--- BEGIN ---

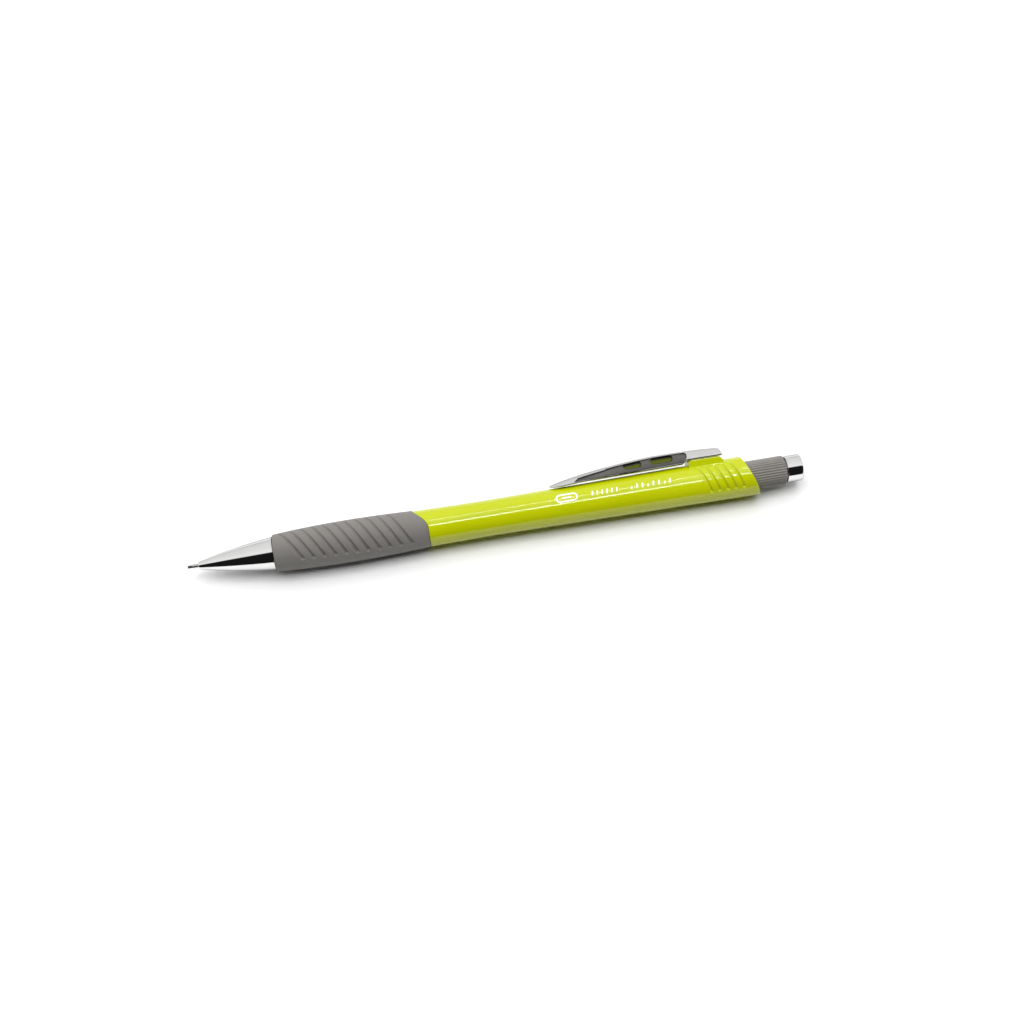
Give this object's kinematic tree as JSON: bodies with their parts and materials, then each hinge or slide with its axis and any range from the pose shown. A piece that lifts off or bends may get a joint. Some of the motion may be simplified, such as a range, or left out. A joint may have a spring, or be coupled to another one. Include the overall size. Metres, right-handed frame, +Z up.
{
  "type": "mechanical pencil",
  "caption": "Push-button mechanical pencil with a ribbed soft grip, plated nose cone and clip, oblique barrel end and twist-out eraser.",
  "frame": {"origin": "centre of the footprint, on the surface that the pencil lies on", "axes": "+X along the pencil from the point to the button, +Z up; the clip leans 60 degrees back from +Z towards +Y"},
  "size_m": [0.1446, 0.013, 0.0109],
  "materials": {
    "lime_plastic": "glossy lime moulding",
    "grip_rubber": "matt warm grey soft rubber",
    "grey_plastic": "satin warm grey moulding",
    "chrome": "polished chrome plate on brass",
    "plated_plastic": "chrome-plated plastic moulding",
    "steel": "drawn steel",
    "brass": "turned brass",
    "natural_plastic": "milky natural plastic",
    "graphite": "polymer-bonded graphite",
    "black_rubber": "black rubber",
    "eraser": "white vinyl eraser"
  },
  "bodies": {
    "barrel": {"barrel": "lime_plastic", "grip": "grip_rubber", "grip_core": "grey_plastic", "clutch_sleeve": "brass", "chuck_spring": "steel", "rear_bush": "natural_plastic"},
    "clip": {"clip": "plated_plastic", "clip_core": "lime_plastic"},
    "nose_thread": {"lead_retainer": "black_rubber"},
    "nose": {"nose_cone": "chrome", "lead_sleeve": "steel"},
    "clutch": {"clutch_ring": "brass"},
    "button": {"chuck": "brass", "tube_connector": "natural_plastic", "lead_tube": "natural_plastic", "spare_lead_1": "graphite", "spare_lead_2": "graphite", "spare_lead_3": "graphite"},
    "lead": {"writing_lead": "graphite"},
    "eraser_unit": {"slotted_guide": "natural_plastic", "friction_ring": "black_rubber"},
    "twist": {"twist_sleeve": "grey_plastic", "end_ring": "chrome"},
    "eraser": {"eraser_holder": "grey_plastic", "eraser": "eraser"}
  },
  "joints": [
    {"name": "button_push", "type": "slide", "parent": "barrel", "child": "button", "axis": [-1, 0, 0], "range_m": [0, 0.0025], "stiffness_N_per_m": 1200, "springref_m": -0.0015, "deforming": ["chuck_spring"]},
    {"name": "clutch_slide", "type": "slide", "parent": "barrel", "child": "clutch", "axis": [-1, 0, 0], "range_m": [0, 0.00096]},
    {"name": "lead_feed", "type": "slide", "parent": "button", "child": "lead", "axis": [-1, 0, 0], "range_m": [-0.0009, 0.01]},
    {"name": "nose_slide", "type": "slide", "parent": "barrel", "child": "nose_thread", "axis": [-1, 0, 0], "range_m": [0, 0.006]},
    {"name": "nose_turn", "type": "hinge", "parent": "nose_thread", "child": "nose", "pos_m": [-0.05, -0.00159, 0.00489], "axis": [-1, 0, 0], "range_deg": [0, 2881]},
    {"name": "eraser_unit_pull", "type": "slide", "parent": "button", "child": "eraser_unit", "axis": [1, 0, 0], "range_m": [0, 0.01]},
    {"name": "eraser_twist", "type": "hinge", "parent": "eraser_unit", "child": "twist", "pos_m": [0.06, -0.00159, 0.00489], "axis": [1, 0, 0], "range_deg": [0, 720.5]},
    {"name": "eraser_feed", "type": "slide", "parent": "eraser_unit", "child": "eraser", "axis": [1, 0, 0], "range_m": [0, 0.011]},
    {"name": "clip_flex", "type": "hinge", "parent": "barrel", "child": "clip", "pos_m": [0.05375, 0.00347, 0.00781], "axis": [0, 0.5, -0.866], "range_deg": [0, 4.5], "stiffness_Nm_per_rad": 1.5, "springref_deg": -1.15}
  ],
  "couplings": [
    {"joint": "clutch_slide", "follows": "button_push", "ratio": 0.38},
    {"joint": "nose_turn", "follows": "nose_slide", "rad_per_m": 8377.6},
    {"joint": "eraser_twist", "follows": "eraser_feed", "rad_per_m": 1142.4}
  ]
}
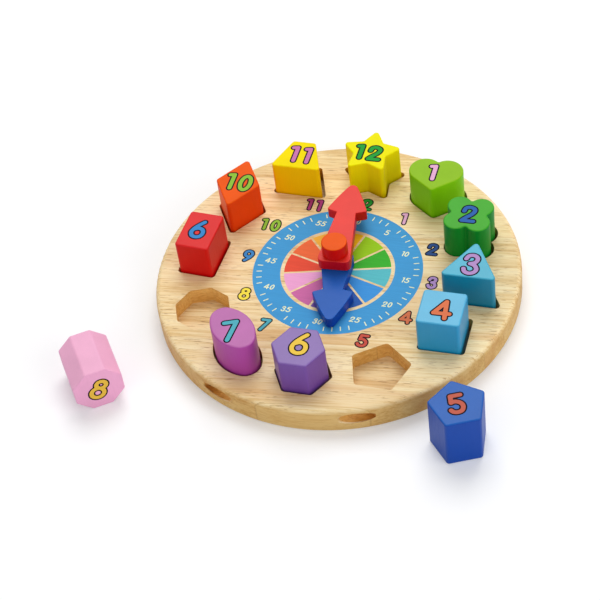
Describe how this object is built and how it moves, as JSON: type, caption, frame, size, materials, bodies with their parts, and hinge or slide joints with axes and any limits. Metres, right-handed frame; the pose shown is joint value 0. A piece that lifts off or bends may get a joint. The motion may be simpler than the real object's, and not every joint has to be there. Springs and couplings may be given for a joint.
{
  "type": "shape sorting clock",
  "caption": "Round wooden toy clock with turning hands on a dowel and painted lift-out shape blocks in matching recesses, one pair of blocks set beside it.",
  "frame": {"origin": "centre of the round board's flat back, which it rests on", "axes": "+Z out of the dial, +Y towards twelve o'clock, +X towards three o'clock"},
  "size_m": [0.2543, 0.2345, 0.0418],
  "materials": {
    "lacquered_wood": "satin",
    "bare_wood": "matte",
    "paint_orange": "satin",
    "paint_blue": "satin",
    "paint_red": "satin",
    "paint_light_green": "satin",
    "paint_green": "satin",
    "paint_teal": "satin",
    "paint_sky_blue": "satin",
    "paint_royal_blue": "satin",
    "paint_purple": "satin",
    "paint_orchid": "satin",
    "paint_pink": "satin",
    "paint_scarlet": "satin",
    "paint_orange_red": "satin",
    "paint_golden_yellow": "satin",
    "paint_yellow": "satin"
  },
  "bodies": {
    "board": {"base_disc": "lacquered_wood", "axle_dowel": "bare_wood", "centre_knob": "paint_orange"},
    "hour_hand": {"hour_hand": "paint_blue"},
    "minute_hand": {"minute_hand": "paint_red"},
    "block_01_heart": {"block_01_heart": "paint_light_green"},
    "block_02_clover": {"block_02_clover": "paint_green"},
    "block_03_triangle": {"block_03_triangle": "paint_teal"},
    "block_04_square": {"block_04_square": "paint_sky_blue"},
    "block_05_pentagon": {"block_05_pentagon": "paint_royal_blue"},
    "block_06_hexagon": {"block_06_hexagon": "paint_purple"},
    "block_07_oval": {"block_07_oval": "paint_orchid"},
    "block_08_octagon": {"block_08_octagon": "paint_pink"},
    "block_09_rectangle": {"block_09_rectangle": "paint_scarlet"},
    "block_10_rhombus": {"block_10_rhombus": "paint_orange_red"},
    "block_11_trapezoid": {"block_11_trapezoid": "paint_golden_yellow"},
    "block_12_star": {"block_12_star": "paint_yellow"}
  },
  "joints": [
    {"name": "hour_hand_turn", "type": "hinge", "parent": "board", "child": "hour_hand", "pos_m": [0, 0, 0.0214], "axis": [0, 0, 1], "continuous": true},
    {"name": "minute_hand_turn", "type": "hinge", "parent": "board", "child": "minute_hand", "pos_m": [0, 0, 0.029], "axis": [0, 0, 1], "continuous": true},
    {"name": "lift_01_heart", "type": "slide", "parent": "board", "child": "block_01_heart", "axis": [0, 0, 1], "range_m": [0, 0.06]},
    {"name": "lift_02_clover", "type": "slide", "parent": "board", "child": "block_02_clover", "axis": [0, 0, 1], "range_m": [0, 0.06]},
    {"name": "lift_03_triangle", "type": "slide", "parent": "board", "child": "block_03_triangle", "axis": [0, 0, 1], "range_m": [0, 0.06]},
    {"name": "lift_04_square", "type": "slide", "parent": "board", "child": "block_04_square", "axis": [0, 0, 1], "range_m": [0, 0.06]},
    {"name": "lift_05_pentagon", "type": "slide", "parent": "board", "child": "block_05_pentagon", "axis": [0, 0, 1], "range_m": [0, 0.06]},
    {"name": "lift_06_hexagon", "type": "slide", "parent": "board", "child": "block_06_hexagon", "axis": [0, 0, 1], "range_m": [0, 0.06]},
    {"name": "lift_07_oval", "type": "slide", "parent": "board", "child": "block_07_oval", "axis": [0, 0, 1], "range_m": [0, 0.06]},
    {"name": "lift_08_octagon", "type": "slide", "parent": "board", "child": "block_08_octagon", "axis": [0, 0, 1], "range_m": [0, 0.06]},
    {"name": "lift_09_rectangle", "type": "slide", "parent": "board", "child": "block_09_rectangle", "axis": [0, 0, 1], "range_m": [0, 0.06]},
    {"name": "lift_10_rhombus", "type": "slide", "parent": "board", "child": "block_10_rhombus", "axis": [0, 0, 1], "range_m": [0, 0.06]},
    {"name": "lift_11_trapezoid", "type": "slide", "parent": "board", "child": "block_11_trapezoid", "axis": [0, 0, 1], "range_m": [0, 0.06]},
    {"name": "lift_12_star", "type": "slide", "parent": "board", "child": "block_12_star", "axis": [0, 0, 1], "range_m": [0, 0.06]}
  ]
}
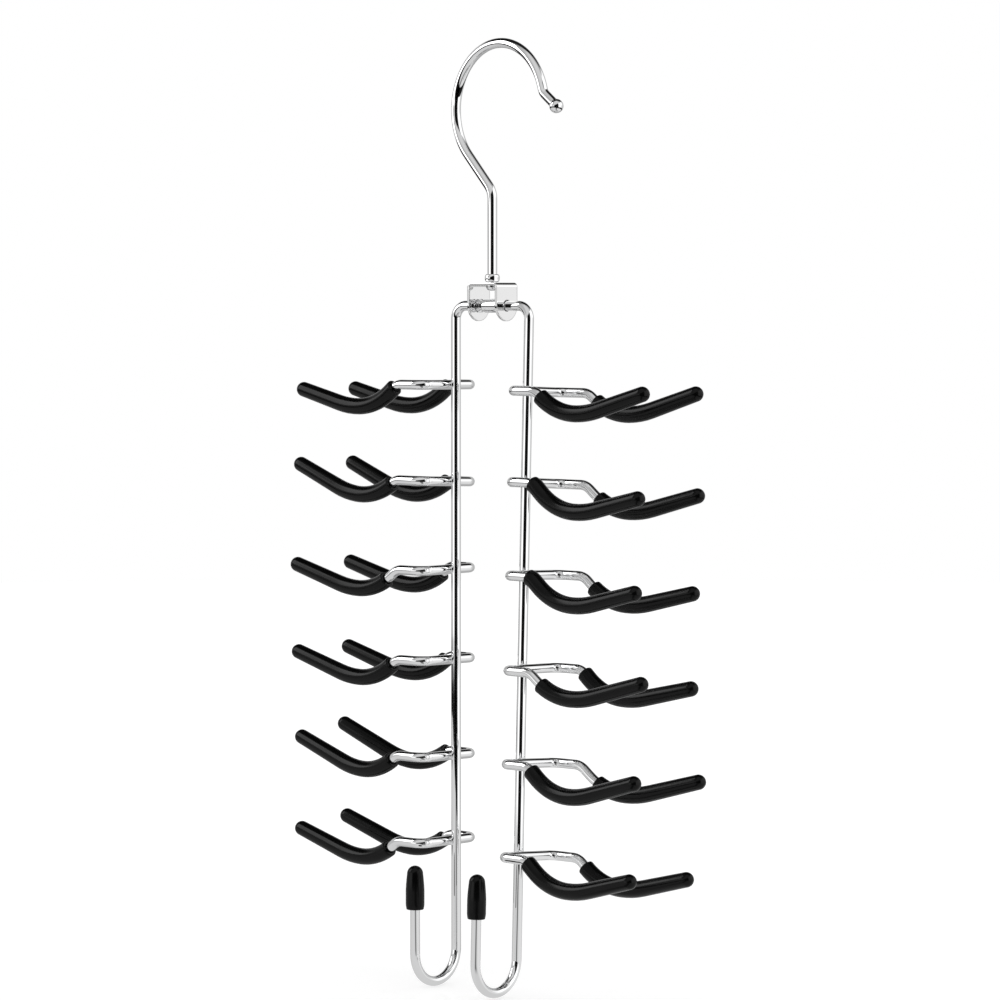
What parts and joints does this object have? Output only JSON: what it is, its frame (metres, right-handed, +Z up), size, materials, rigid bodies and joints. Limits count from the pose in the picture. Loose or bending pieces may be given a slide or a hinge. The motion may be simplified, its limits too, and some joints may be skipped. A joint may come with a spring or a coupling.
{
  "type": "tie and belt hanger",
  "caption": "Chrome wire hanger: a swivel hook over a folded bracket and hanging wires with outward forks in black sleeves for ties, each wire ending in a capped belt hook.",
  "frame": {"origin": "the inside of the hook's round part, straight above the stem, where it hangs on a rod", "axes": "+Z up; +X along the two arm ends, towards the right-hand arm; the belt hooks bend towards -Y, the front"},
  "size_m": [0.1988, 0.0554, 0.3878],
  "materials": {
    "chrome": "bright chrome plate on steel wire",
    "nickel_plate": "smooth nickel plate on folded steel sheet",
    "black_pvc": "satin black soft PVC"
  },
  "bodies": {
    "hook": {"hook_wire": "chrome", "stem_collar": "chrome"},
    "bracket": {"bracket": "nickel_plate", "arm_coupling": "chrome"},
    "left_arm": {"left_arm_wire": "chrome", "left_foot_cap": "black_pvc", "left_fork_1": "chrome", "left_fork_2": "chrome", "left_fork_3": "chrome", "left_fork_4": "chrome", "left_fork_5": "chrome", "left_fork_6": "chrome", "left_fork_1_front_sleeve": "black_pvc", "left_fork_1_back_sleeve": "black_pvc", "left_fork_2_front_sleeve": "black_pvc", "left_fork_2_back_sleeve": "black_pvc", "left_fork_3_front_sleeve": "black_pvc", "left_fork_3_back_sleeve": "black_pvc", "left_fork_4_front_sleeve": "black_pvc", "left_fork_4_back_sleeve": "black_pvc", "left_fork_5_front_sleeve": "black_pvc", "left_fork_5_back_sleeve": "black_pvc", "left_fork_6_front_sleeve": "black_pvc", "left_fork_6_back_sleeve": "black_pvc"},
    "right_arm": {"right_arm_wire": "chrome", "right_foot_cap": "black_pvc", "right_fork_1": "chrome", "right_fork_2": "chrome", "right_fork_3": "chrome", "right_fork_4": "chrome", "right_fork_5": "chrome", "right_fork_6": "chrome", "right_fork_1_front_sleeve": "black_pvc", "right_fork_1_back_sleeve": "black_pvc", "right_fork_2_front_sleeve": "black_pvc", "right_fork_2_back_sleeve": "black_pvc", "right_fork_3_front_sleeve": "black_pvc", "right_fork_3_back_sleeve": "black_pvc", "right_fork_4_front_sleeve": "black_pvc", "right_fork_4_back_sleeve": "black_pvc", "right_fork_5_front_sleeve": "black_pvc", "right_fork_5_back_sleeve": "black_pvc", "right_fork_6_front_sleeve": "black_pvc", "right_fork_6_back_sleeve": "black_pvc"}
  },
  "joints": [
    {"name": "hook_swivel", "type": "hinge", "parent": "hook", "child": "bracket", "pos_m": [0, 0, -0.0946], "axis": [0, 0, 1], "continuous": true},
    {"name": "left_arm_swing", "type": "hinge", "parent": "bracket", "child": "left_arm", "pos_m": [0, 0, -0.104], "axis": [1, 0, 0], "range_deg": [-120, 120]},
    {"name": "right_arm_swing", "type": "hinge", "parent": "bracket", "child": "right_arm", "pos_m": [0, 0, -0.104], "axis": [1, 0, 0], "range_deg": [-120, 120]}
  ]
}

--- END ---

Copy every line of the entries above in which "each" occurs.

_Written solution_
Give this object's kinematic tree as JSON: bodies with their parts and materials, then each hinge or slide with its axis and any range from the pose shown. A piece that lifts off or bends may get a joint. Some of the motion may be simplified, such as a range, or left out. A joint may have a spring, or be coupled to another one. Include the overall size. Metres, right-handed frame, +Z up.
  "caption": "Chrome wire hanger: a swivel hook over a folded bracket and hanging wires with outward forks in black sleeves for ties, each wire ending in a capped belt hook.",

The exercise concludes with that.